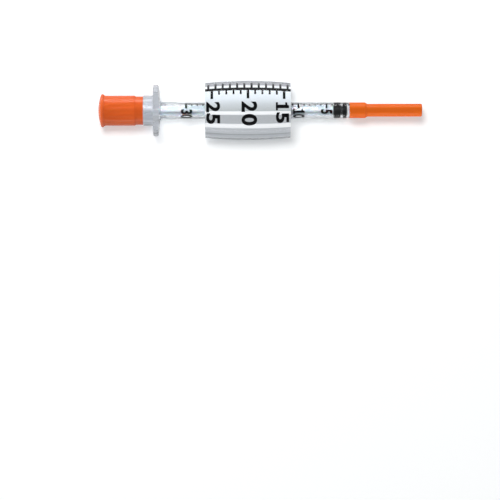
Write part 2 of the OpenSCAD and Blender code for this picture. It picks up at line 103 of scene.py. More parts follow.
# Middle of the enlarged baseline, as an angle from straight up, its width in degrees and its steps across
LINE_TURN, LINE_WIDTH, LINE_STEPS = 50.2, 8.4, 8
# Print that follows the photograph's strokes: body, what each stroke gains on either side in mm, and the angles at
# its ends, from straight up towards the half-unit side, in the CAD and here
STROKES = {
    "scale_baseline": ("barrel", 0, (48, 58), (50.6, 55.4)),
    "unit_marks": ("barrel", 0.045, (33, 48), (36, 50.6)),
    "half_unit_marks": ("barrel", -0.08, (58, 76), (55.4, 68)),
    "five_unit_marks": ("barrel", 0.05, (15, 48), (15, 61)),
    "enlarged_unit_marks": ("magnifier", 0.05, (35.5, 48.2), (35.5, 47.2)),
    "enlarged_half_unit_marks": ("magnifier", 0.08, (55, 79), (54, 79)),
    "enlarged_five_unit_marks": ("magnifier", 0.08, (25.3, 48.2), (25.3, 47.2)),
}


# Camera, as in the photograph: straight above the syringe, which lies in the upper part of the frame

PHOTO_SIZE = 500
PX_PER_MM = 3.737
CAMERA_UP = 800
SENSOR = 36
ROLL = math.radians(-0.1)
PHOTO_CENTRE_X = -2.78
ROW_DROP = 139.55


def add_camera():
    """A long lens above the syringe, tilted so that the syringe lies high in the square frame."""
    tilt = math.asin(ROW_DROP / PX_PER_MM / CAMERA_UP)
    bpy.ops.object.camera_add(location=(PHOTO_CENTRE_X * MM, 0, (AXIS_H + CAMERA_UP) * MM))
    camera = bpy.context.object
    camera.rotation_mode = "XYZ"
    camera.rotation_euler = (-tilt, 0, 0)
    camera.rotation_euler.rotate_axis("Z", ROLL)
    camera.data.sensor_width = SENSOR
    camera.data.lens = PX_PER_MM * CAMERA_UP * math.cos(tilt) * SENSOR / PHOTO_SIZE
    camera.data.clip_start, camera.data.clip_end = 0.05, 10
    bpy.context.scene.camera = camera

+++

Restate the whole listing exactly, leaving out nothing.

- Written response:
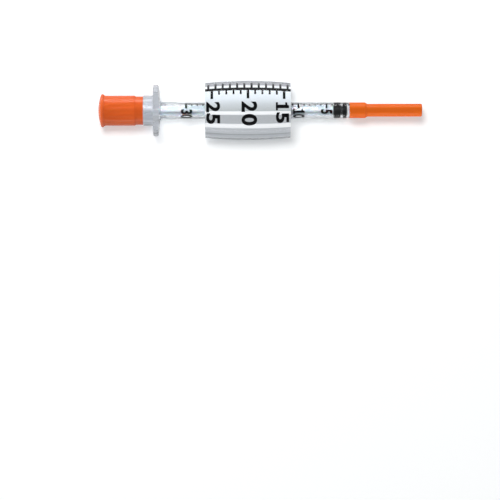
Write part 2 of the OpenSCAD and Blender code for this picture. It picks up at line 103 of scene.py. More parts follow.
# Middle of the enlarged baseline, as an angle from straight up, its width in degrees and its steps across
LINE_TURN, LINE_WIDTH, LINE_STEPS = 50.2, 8.4, 8
# Print that follows the photograph's strokes: body, what each stroke gains on either side in mm, and the angles at
# its ends, from straight up towards the half-unit side, in the CAD and here
STROKES = {
    "scale_baseline": ("barrel", 0, (48, 58), (50.6, 55.4)),
    "unit_marks": ("barrel", 0.045, (33, 48), (36, 50.6)),
    "half_unit_marks": ("barrel", -0.08, (58, 76), (55.4, 68)),
    "five_unit_marks": ("barrel", 0.05, (15, 48), (15, 61)),
    "enlarged_unit_marks": ("magnifier", 0.05, (35.5, 48.2), (35.5, 47.2)),
    "enlarged_half_unit_marks": ("magnifier", 0.08, (55, 79), (54, 79)),
    "enlarged_five_unit_marks": ("magnifier", 0.08, (25.3, 48.2), (25.3, 47.2)),
}


# Camera, as in the photograph: straight above the syringe, which lies in the upper part of the frame

PHOTO_SIZE = 500
PX_PER_MM = 3.737
CAMERA_UP = 800
SENSOR = 36
ROLL = math.radians(-0.1)
PHOTO_CENTRE_X = -2.78
ROW_DROP = 139.55


def add_camera():
    """A long lens above the syringe, tilted so that the syringe lies high in the square frame."""
    tilt = math.asin(ROW_DROP / PX_PER_MM / CAMERA_UP)
    bpy.ops.object.camera_add(location=(PHOTO_CENTRE_X * MM, 0, (AXIS_H + CAMERA_UP) * MM))
    camera = bpy.context.object
    camera.rotation_mode = "XYZ"
    camera.rotation_euler = (-tilt, 0, 0)
    camera.rotation_euler.rotate_axis("Z", ROLL)
    camera.data.sensor_width = SENSOR
    camera.data.lens = PX_PER_MM * CAMERA_UP * math.cos(tilt) * SENSOR / PHOTO_SIZE
    camera.data.clip_start, camera.data.clip_end = 0.05, 10
    bpy.context.scene.camera = camera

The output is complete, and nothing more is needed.